Humbie, now Herbie, with her forever mom, Dee Dee. -Returns of little dogs are rare. 

Note: when I blog, it never follows the format I initially had in mind... there's always so much to say! 

-We've never had a cat-return, but take in far less cats than dogs. 

Also, I'll never use the names of adopters or people associated with this rescue without their permission- ever. You have my word.
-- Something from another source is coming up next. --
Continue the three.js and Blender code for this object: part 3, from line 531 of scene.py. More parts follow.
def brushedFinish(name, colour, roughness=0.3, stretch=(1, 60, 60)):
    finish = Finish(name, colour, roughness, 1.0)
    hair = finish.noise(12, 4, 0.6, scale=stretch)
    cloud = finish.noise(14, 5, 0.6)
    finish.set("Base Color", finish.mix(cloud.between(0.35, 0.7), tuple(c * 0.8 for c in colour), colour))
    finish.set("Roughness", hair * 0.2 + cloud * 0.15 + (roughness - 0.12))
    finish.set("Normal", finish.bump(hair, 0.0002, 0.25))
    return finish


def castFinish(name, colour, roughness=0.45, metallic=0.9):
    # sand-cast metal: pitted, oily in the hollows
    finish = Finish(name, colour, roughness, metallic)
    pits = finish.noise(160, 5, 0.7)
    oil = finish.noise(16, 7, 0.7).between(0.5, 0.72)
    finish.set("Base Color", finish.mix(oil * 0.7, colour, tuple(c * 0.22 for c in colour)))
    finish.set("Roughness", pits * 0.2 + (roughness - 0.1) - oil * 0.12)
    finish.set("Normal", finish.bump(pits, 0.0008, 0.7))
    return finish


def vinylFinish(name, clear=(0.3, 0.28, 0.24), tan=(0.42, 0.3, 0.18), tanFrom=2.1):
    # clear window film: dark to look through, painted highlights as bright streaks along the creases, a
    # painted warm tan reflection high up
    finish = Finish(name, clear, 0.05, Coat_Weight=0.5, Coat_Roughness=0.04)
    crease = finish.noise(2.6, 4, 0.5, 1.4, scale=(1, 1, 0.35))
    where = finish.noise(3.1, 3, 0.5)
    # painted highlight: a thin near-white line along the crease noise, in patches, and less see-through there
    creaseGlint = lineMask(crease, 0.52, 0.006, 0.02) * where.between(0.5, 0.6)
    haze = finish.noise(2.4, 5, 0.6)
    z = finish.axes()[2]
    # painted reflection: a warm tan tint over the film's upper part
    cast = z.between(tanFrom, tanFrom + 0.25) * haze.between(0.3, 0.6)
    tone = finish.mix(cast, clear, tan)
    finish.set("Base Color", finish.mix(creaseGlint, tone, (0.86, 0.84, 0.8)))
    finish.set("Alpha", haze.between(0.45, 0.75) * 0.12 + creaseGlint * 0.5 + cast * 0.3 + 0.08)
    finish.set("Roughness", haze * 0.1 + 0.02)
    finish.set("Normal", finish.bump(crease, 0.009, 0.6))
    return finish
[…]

I respect your value as a living, sentient human being, no matter what.

Lastly, if you're just now discovering PAFP Inc., we did start the rescue to provide a safe place for owners to include pets in wills, directives and/or trusts.  -And until that idea really catches on, we #keepcalmandrescueon, from our shelter partners, and by taking in some pets that people cannot keep. #PetLegacy Always work with a trusted #estateplanningattorney!